Earlier this year it was announced that Blogger comments were getting an update, and being integrated with Google+. “Interesting,” I thought. “Tying the social media aspects with the publishing aspects of those Google products together makes a lot of sense.” And would it be too much to assume that some Wave technologies are making their way into that mix? Probably not, I’m betting.

But what really got me thinking was when they announced that Google Talk was going to be phased out in favour of Hangouts. I used Talk a lot, so I was initially trepidatious—humans don’t like change, even humans in the tech industry—but I steeled myself and made the switch pretty much immediately. I knew it was coming regardless of my feelings on the topic, so might as well get used to it, right? And it would probably have new features and all that. What I noticed immediately though was that there was less of a concept of being “online” or “offline.” Definitely no “Busy” status, or “Appear Invisible” so that you could see others and they couldn’t see you. In hangouts you send people messages and if they happen to be on a computer (or their phone) and want to respond instantly, like an IM conversation, then they will, and if they don’t happen to be able to “hang out” at that point then they’ll get to it later.

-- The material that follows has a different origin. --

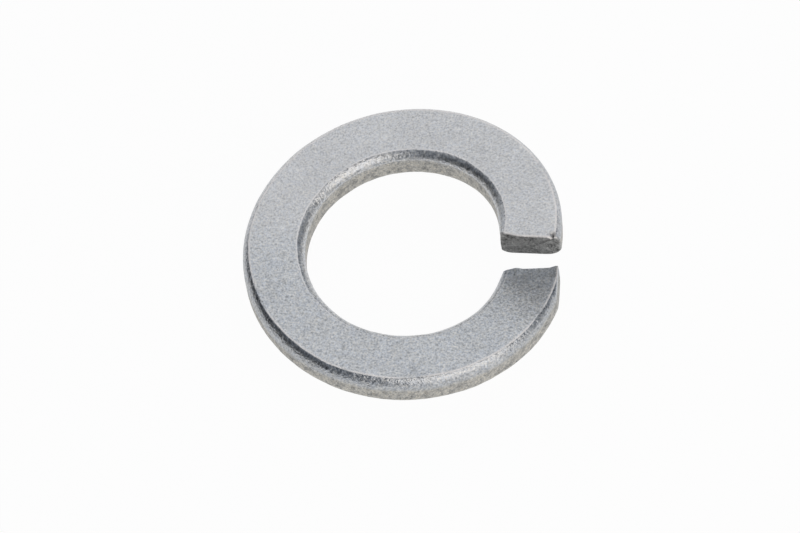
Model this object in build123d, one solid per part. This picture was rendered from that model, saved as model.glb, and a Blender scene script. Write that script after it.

To old-school instant messaging folks that might seem like a loss of functionality. I’ve seen a few IM clients in my day that would allow that type of thing—I think ICQ had an “offline messages” feature if I recall correctly, and maybe one or two others—but the focus of instant messaging was always on the “instant” part. If you want to send offline messages that’s what email is for; instant messaging is for chatting. I imagine that lots of folks will complain about this, but this is very far from my point, because I actually like the feature. It is, in fact, reminiscent of Wave.

And that’s where this post came from: Some of the Wave concepts are reemerging, but instead of coming in one unified product like Wave they’re coming into being as integrations between various products. Blogger comments and Docs “discussions” and instant messaging and social networking are all getting tied together in interesting ways—and regardless of what happens where, I’m getting updated real-time if I want to be, or have the ability to pick up the conversation(s) at my leisure. Often this is happening on my phone, since I always have it with me, but when I’m at a traditional computer I’m seeing the updates there, too. And really, it doesn’t matter if I get the update on my phone or my computer or on Google Glass (if that becomes a thing) or on whatever comes after Google Glass (if Glass ends up just being a precursor to something); regardless of the medium the message is the same, and I have the same ability to continue the conversation.

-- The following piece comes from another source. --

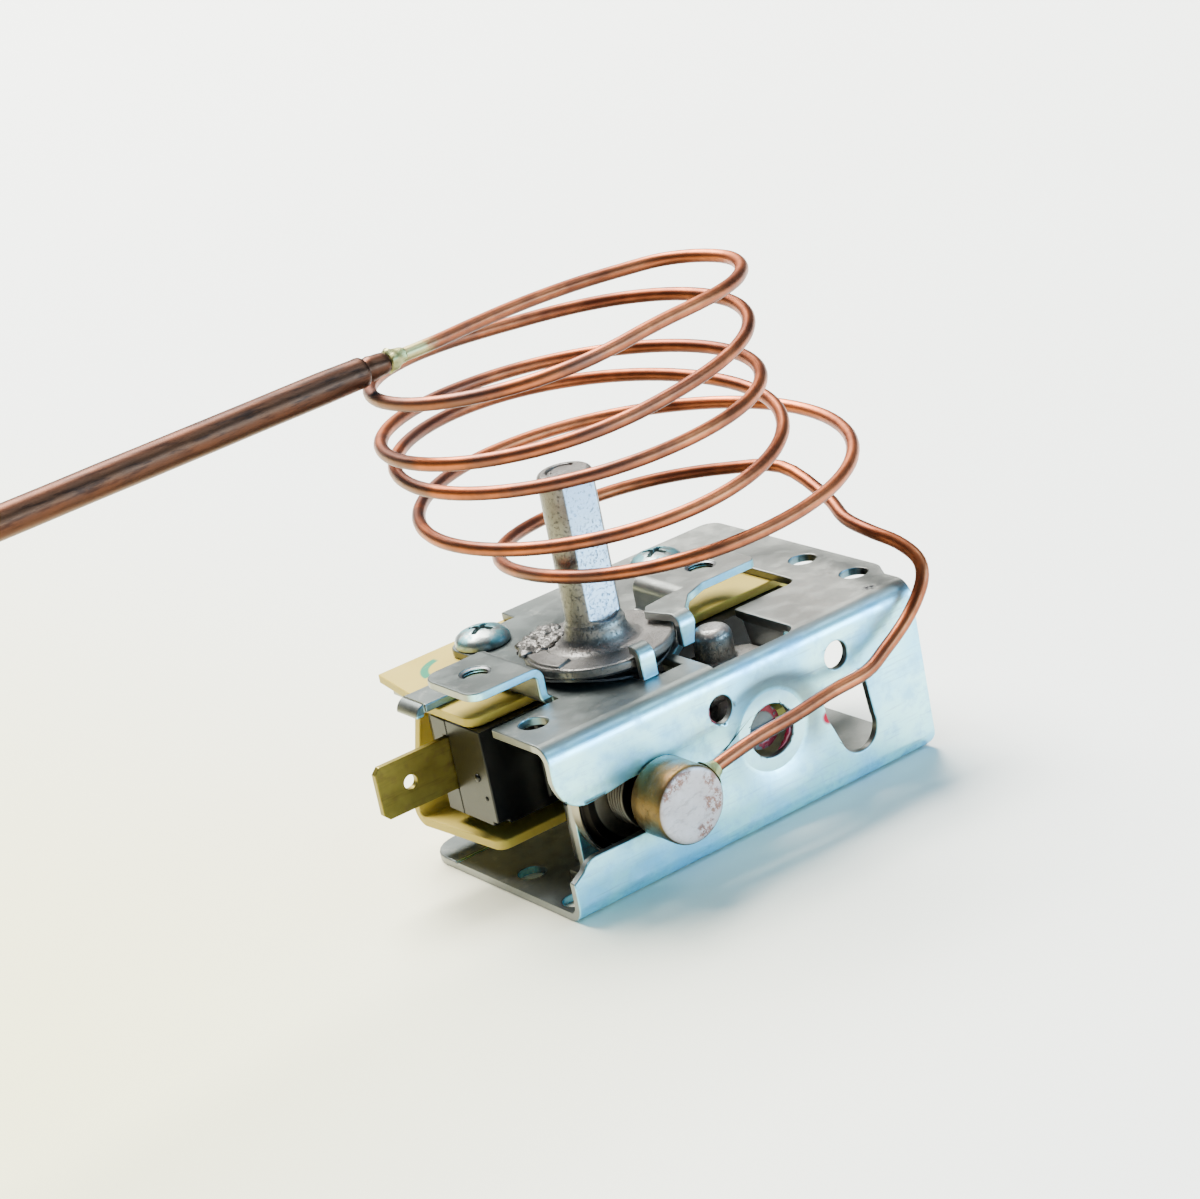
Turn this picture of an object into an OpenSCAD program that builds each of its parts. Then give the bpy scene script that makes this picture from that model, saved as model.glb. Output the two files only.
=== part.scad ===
// Oven thermostat: a folded steel channel that carries a cam shaft, a rocker, a snap switch and a
// liquid-filled power element, with a coiled copper capillary and a sensing bulb.
// Modules work from the front plate's lower left corner: X along the plate, Y back, Z up.
// place() then puts the origin on the shaft axis, at the underside of the bottom plate.

/* [Frame] */
// Length of the front plate
frame_len = 52; // [50:0.5:56]
// Depth of the top plate from front to back
frame_depth = 39; // [38:0.5:42]
// Height of the channel over both plates
frame_height = 21; // [20.6:0.1:22]
// Depth of the bottom plate
base_depth = 31; // [30:0.5:34]
// Thickness of the sheet steel
sheet = 1; // [0.9:0.05:1.2]
// Inside radius of the two long folds
fold_r = 1.2; // [0.8:0.1:1.4]
// Height of the mounting tabs above the top plate
tab_rise = 3.8; // [3.7:0.1:4.6]
// Diameter of the tapped holes in the mounting tabs
tab_hole_d = 3.5; // [2.8:0.1:4.2]
// Diameter of the plain holes in the plates
plain_hole_d = 3.3; // [2.6:0.1:3.4]
// Diameter of the adjusting hole in the pressed dish
dish_hole_d = 6.2; // [5.4:0.1:7]
// Depth of the pressed dish
dish_depth = 0.6; // [0.3:0.05:0.8]

/* [Cam shaft] */
// Distance of the shaft axis from the front plate's left edge
shaft_x = 18.8; // [18.4:0.1:19.2]
// Distance of the shaft axis behind the front face
shaft_y = 15.2; // [15:0.1:15.4]
// Diameter of the dial shaft
shaft_d = 6.35; // [5.8:0.05:6.6]
// Thickness of the shaft across its flat
shaft_across = 5.55; // [5.3:0.05:5.7]
// Height of the shaft's end above the top plate
shaft_rise = 22.8; // [18:0.2:30]
// Diameter of the cam flange
flange_d = 17.2; // [16.4:0.2:17.4]
// Thickness of the cam flange
flange_t = 1.3; // [1:0.1:1.3]
// Turn of the shaft from stop to stop, in degrees
shaft_turn = 300; // [240:10:300]
// Drop of the cam ramp under the flange at its deep end
cam_lift = 0.8; // [0.5:0.05:0.8]

/* [Switch] */
// Length of the switch housing
switch_len = 45.7; // [44:0.2:46.5]
// Height of the switch housing
switch_height = 11.7; // [11:0.1:11.8]
// Depth of the front half of the housing
switch_front_depth = 6.9; // [6.5:0.1:7.2]
// Depth of the back half of the housing
switch_back_depth = 3.1; // [2.8:0.1:3.4]
// Width of the blade terminals
blade_w = 6.35; // [4.8:0.05:6.35]
// Thickness of the blade terminals
blade_t = 0.8; // [0.5:0.05:0.9]
// Length of a blade outside the housing
blade_len = 10; // [8:0.1:12]
// Thickness of the cream insulating sheet
insulator_t = 1.1; // [0.6:0.05:1.1]

/* [Power element] */
// Diameter of the end cap
cap_d = 9; // [8:0.1:9.6]
// Length of the end cap in front of the plate
cap_len = 5.4; // [4.5:0.1:7]
// Diameter of the rear disc
disc_d = 16.6; // [15:0.1:16.8]
// Greatest diameter of the bellows
bellows_d = 8.6; // [7.4:0.1:9]
// Number of bellows corrugations
corrugations = 4; // [2:1:5]

/* [Capillary and bulb] */
// Outside diameter of the capillary
tube_d = 1.6; // [1.2:0.1:1.7]
// Outside diameter of the bulb
bulb_d = 3.6; // [3:0.1:6]
// Length of the bulb
bulb_len = 120; // [60:5:180]

/* [Hidden] */
$fn = 64;
// Overlap that joins two shapes of one solid, and the reach of a cutting tool past a face
join = 0.2;
past = 1;
// Plain, face-to-face and running clearances
gap = 0.3;
seat = 0.05;
run = 0.05;

// Levels and folds of the frame
plate_top = frame_height;
plate_under = frame_height - sheet;
fold_out = fold_r + sheet;
small_fold = 0.5;
tab_top = plate_top + tab_rise;
tab_under = tab_top - sheet;
top_over = 1.6;
base_right = frame_len - 0.8;

// Left mounting tab, its cut-out and the narrow tongue beside it
left_tab_y = [11.9, 22.4];
left_tab_tip = -0.6;
left_tab_root = 9.4;
left_tab_hole = [3.7, 17.6];
left_open_y = [10.4, 23.6];
tongue_y = [23.6, 28.3];
tongue_tip = -1.2;
// Right mounting tab and the window under it
right_tab_y = [14.6, 24];
right_tab_tip = 41.8;
right_tab_root = 29.8;
right_tab_hole = [37, 19.1];
window_left = 24;
window_step = [36, 12.6];
window_front = 1.3;
window_right = frame_len - 6.5;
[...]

One concept that I loved about Wave is still missing, which is that the distinction between an IM conversation and an email conversation and a document is forced upon us by the technologies, whereas Wave promised to make those distinctions irrelevant. I still feel that way, but what I missed in Wave was the social networking aspect; more and more of our communications in the modern world happen over social networking rather than over email or IM. So although I still feel that the distinctions between documents and chats and messages and emails and comments may someday go away, it’s probably too early to tell what the final outcome will look like. In the meantime, this ability to tie them together is a good step in the direction of getting us there, and I’ll continue to use a blog for longer, more permanent messages (like this one), and something like Google+ for shorter but still permanent messages, and something like Hangouts for more ephemeral conversations.

This is a very Google-centric mindset because I’m not on Facebook, but those who are on Facebook will have similar decisions to make with their communications, and many, many people will have much more complex decisions because they’re using both Google and Facebook technologies so even after they’ve made their decisions they’ll have to make further decisions about whether and where to cross-post. And none of this even takes into account Twitter—a huge omission, I fully admit.

And every time I have to make a decision as to which product to use for a particular message and it’s a hard decision to make, I’ll smile inwardly, knowing that we’re getting closer to our goal.